Groenten zijn de truc
Volgens Te Velthuis is de truc van gezond eten vooral veel groenten eten. “En dat moet lekker zijn. Met die burger heeft een sporter al 80 gram groenten binnen. Doe er nog een lekkere pure tomatensaus met ratatouille bij dan kom je spelenderwijs aan zo’n driehonderd gram groenten. Zonder dat je het doorhebt.”
Ook buiten Papendal zijn sporters zich bewust van wat ze eten. Zoals Michael Beuwer, hardloper met als specialiteit de vijf en tien kilometer. Al liep hij laatst zijn eerste marathon in Eindhoven. “Maar ik noem mezelf nog geen marathonloper.” Beuwer traint minstens zes keer per week en sport al zijn hele leven, vertelt hij.
Vijf jaar geleden bedacht Beuwer dat hij minder vlees wilde gaan eten. Dat was de eerste stap naar “bijna veganistisch”. Want voor zijn herstel na een zware training eet hij een bak sojayoghurt met wat muesli en noten. “En af en toe eet ik melkchocolade omdat dat gewoon de lekkerste is.”

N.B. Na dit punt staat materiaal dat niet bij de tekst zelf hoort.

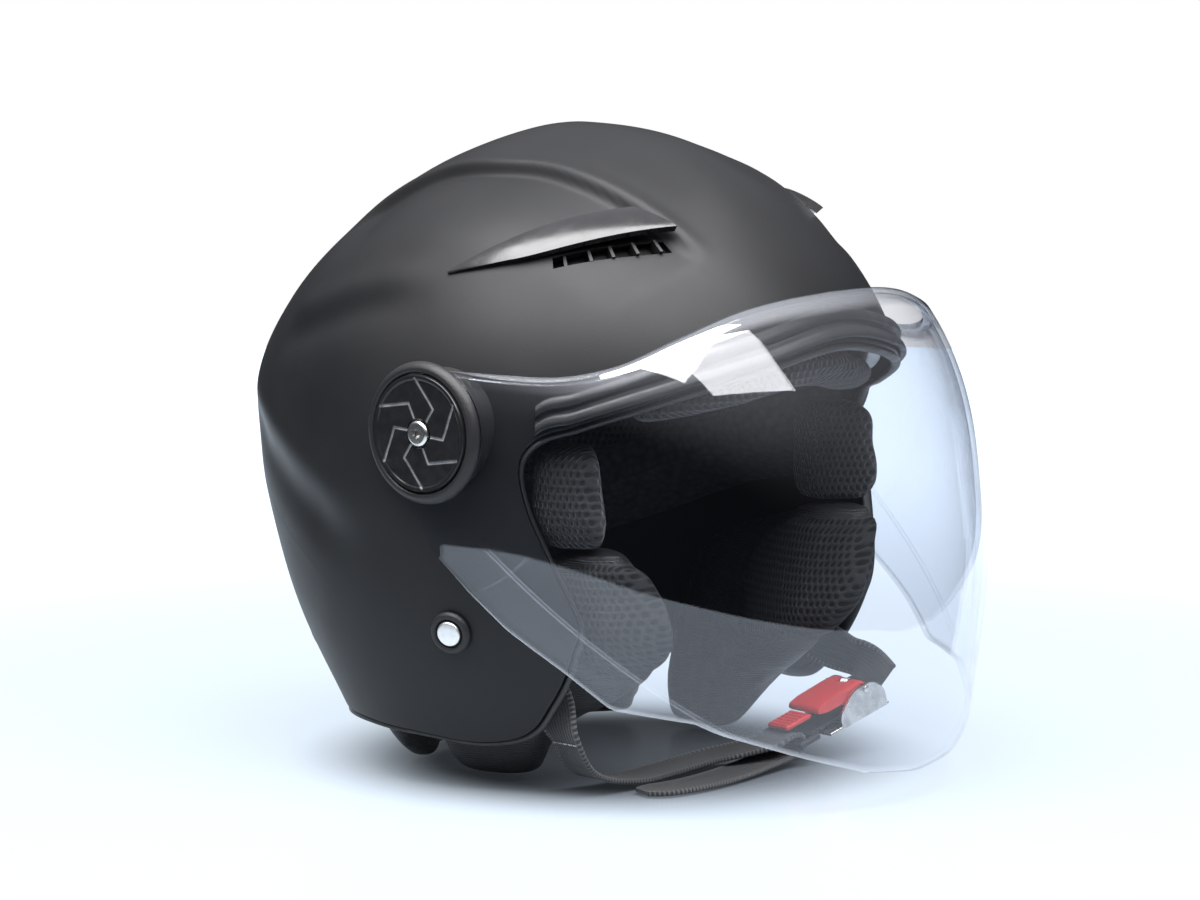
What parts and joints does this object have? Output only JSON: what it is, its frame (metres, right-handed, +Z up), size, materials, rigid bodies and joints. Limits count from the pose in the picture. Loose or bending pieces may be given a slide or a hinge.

Sinds hij op zijn eten is gaan letten, vindt hij koken leuker en weet hij er meer van, vertelt Beuwer. “Ik vond koken niet erg, maar het is vooral interessant en leuk om naar de juiste combinaties te zoeken.” Combinaties van peulvruchten, noten, zaden en bladgroenten. De gerechten die hij ermee maakt, deelt hij vaak op Instagram. “Eerst alleen de foto. Toen ik daar zulke leuke reacties op kreeg, ben ik recepten gaan delen.”
Je hoeft niet over te stappen op honderd procent veganistische eten, als je gezond wilt eten, zegt Beuwer. “Het begint met je bewuster te zijn van wat je eet. Als je vertrekpunt van koken groenten zijn en niet vlees, ga je veel gevarieerder eten. En: hoe verser hoe beter.”